Hubert de VAUPLANE a résumé les principaux enjeux du projet de règlement MiCA
Les points d’attention sur MiCA tournent autour des stablecoins, que ce soit sous forme d’electronic money tokens ou d’asset-referenced tokens. L’un de points qui reste en discussion est de savoir si les asset-referenced tokens (qui ont comme sous-jacent plusieurs monnaies légales ou des actifs autres que des monnaies légales) devraient être autorisés (ou ne pas être autorisés) au-delà d’un certain montant d’émission. Il y a une tendance à restreindre le recours à certains actifs sous forme de stablecoins pour des raisons de stabilité et de souveraineté).

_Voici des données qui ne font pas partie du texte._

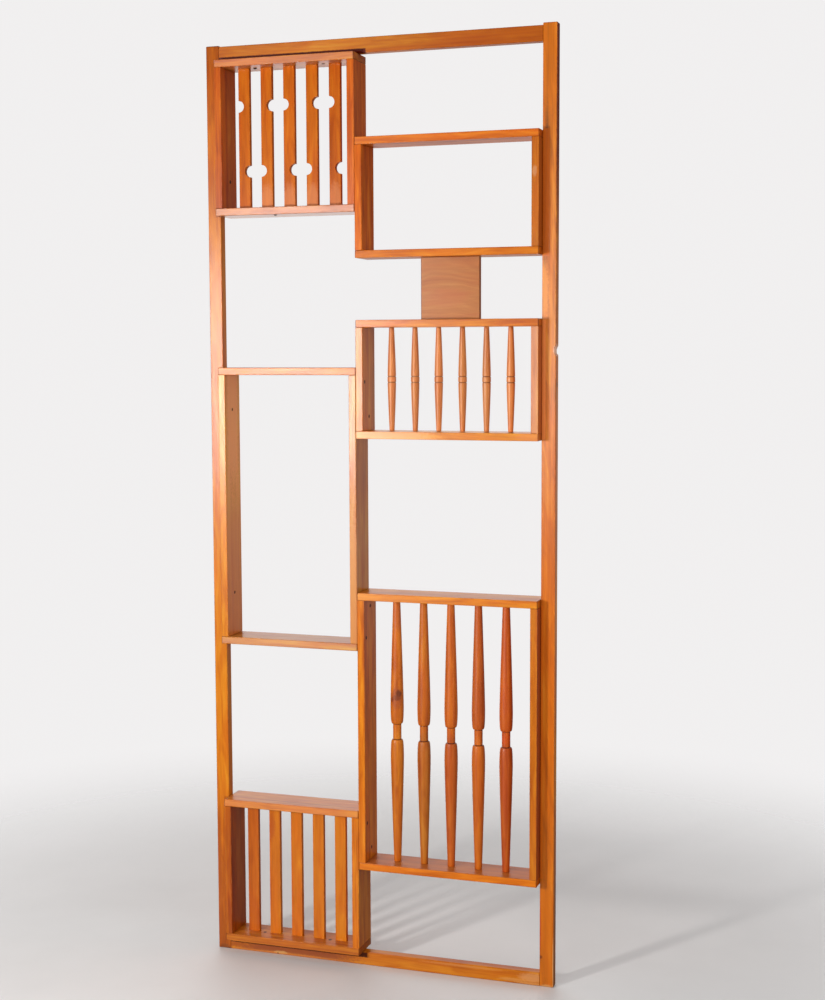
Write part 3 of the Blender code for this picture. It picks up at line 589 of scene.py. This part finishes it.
dress_board("connector_block", "x", tone=0.735, warm=0.0, figure=1.5, cloudy=0.8, wave=2.2, ring=0.40, gloss=0.8,
            stain=((0.00, (0.42, 0.120, 0.030)), (0.35, (0.55, 0.180, 0.042)), (0.65, (0.64, 0.235, 0.056)), (1.00, (0.76, 0.330, 0.090))),
            knots=(((block[0].x + 0.104, -0.0065, 1.752), (0.066, 0.30, 0.050)),),
            marks=[((block[0].x + 0.070, FRONT, 1.745), (0.075, 0.030, 0.032), (0.50, 0.135, 0.045), 0.35),
                   ((block[0].x + 0.075, FRONT, block[0].z + 0.001), (0.120, 0.030, 0.0035), (0.14, 0.035, 0.008), 0.75)])
for i in range(5):
    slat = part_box("notched_slat_%d" % (i + 1))
    # painted sheen: a pale pinkish tint over the lower ends of every slat but the first
    sheen_foot = ((slat[0].x + slat[1].x) / 2, slat[0].y, slat[0].z + 0.030)
    marks = [(sheen_foot, (0.022, 0.010, 0.052), (0.74, 0.30, 0.13), 0.0 if i == 0 else 0.38)]
    if i == 1:
        marks.append(((-0.3290, slat[0].y, 2.053), (0.0060, 0.010, 0.050), (0.55, 0.075, 0.006), 0.45))
    dress_board("notched_slat_%d" % (i + 1), "z", **dict(RED, tone=(0.92, 0.95, 0.98, 0.93, 0.90)[i], gloss=0.45, figure=0.6, cloudy=0.8),
                slant=(0.03, -0.05, 0.02, 0.0, 0.04)[i], marks=marks)
    dress_board("plain_slat_%d" % (i + 1), "z", **dict((DEEP, PLAIN, PLAIN, PLAIN, GOLDEN)[i], tone=(0.92, 0.98, 1.02, 0.98, 1.0)[i], **CALM),
                marks=[((-0.3120, -0.0065, 0.345), (0.0180, 0.020, 0.050), (0.42, 0.070, 0.008), 0.55)] if i == 1 else ())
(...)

Tout récemment Circle, l’un des principaux acteurs américains en matière d’émission de stablecoins (notamment émetteur de l’USDC), a émis un stablecoin européen appelé Euroc. Le fait que des acteurs américains se lancent dans des émissions de stablecoins alors qu’il n’y a pas d’acteurs européens pour faire de même (du moins de manière aussi importante) est dû aux incertitudes autour de MiCA et aux limitations que pose MiCA.
C’est un sujet de préoccupation car la capitalisation des marchés d’actifs numériques est globalement de l’ordre de 160 milliards de dollars, à comparer aux 42 millions de dollars de stablecoins euro émis par Tether. En d’autres termes, 99% de la capitalisation des stablecoins est libellée en dollar et quasiment rien en euro. En outre, on voit que ce sont des émetteurs non-européens (notamment américains) qui émettent des stablecoins en euro.
On se trouve donc dans une situation paradoxale où, à force de vouloir encadrer les émissions de stablecoins, on aura des émetteurs autres qu’européens, ce qui soulèvera des questions non seulement de stabilité mais aussi de souveraineté. Dans l’attente de la mise en œuvre de MiCA (qui ne sera pas immédiate), ce sont les émetteurs américains qui vont prendre des parts de marché.
Il faut de la concurrence entre les divers types de monnaie : il ne peut pas y avoir un seul type de monnaie ou une seule forme représentative de la monnaie. Nous avons aujourd’hui la monnaie scripturale et la monnaie fiduciaire et nous aurons demain de la monnaie digitale ; nous avons la monnaie de banque centrale et la monnaie de banque commerciale. De la même manière, il est important d’avoir des stablecoins dans des usages différents, notamment dans les opérations de marché. Les cas d’usage qui ont fait l’objet des expérimentations de la Banque de France, ont bien montré qu’il y a besoin d’un euro digital, sous forme de monnaie légale ou de stablecoin.
L’un des enjeux majeurs de MiCA est donc la réglementation des stablecoins (asset-referenced tokens et electronic money tokens), avec derrière la question de savoir dans le détail quelle réglementation on va leur appliquer, puisque MiCA les assimile à de la monnaie électronique, ce qui conduit à leur appliquer les même règles qu’à la monnaie électronique avec toutefois des différences que l’on ne connaît pas encore, puisqu’il faudra attendre les règlements de niveau 2 et les RTS de l’Autorité Bancaire Européenne.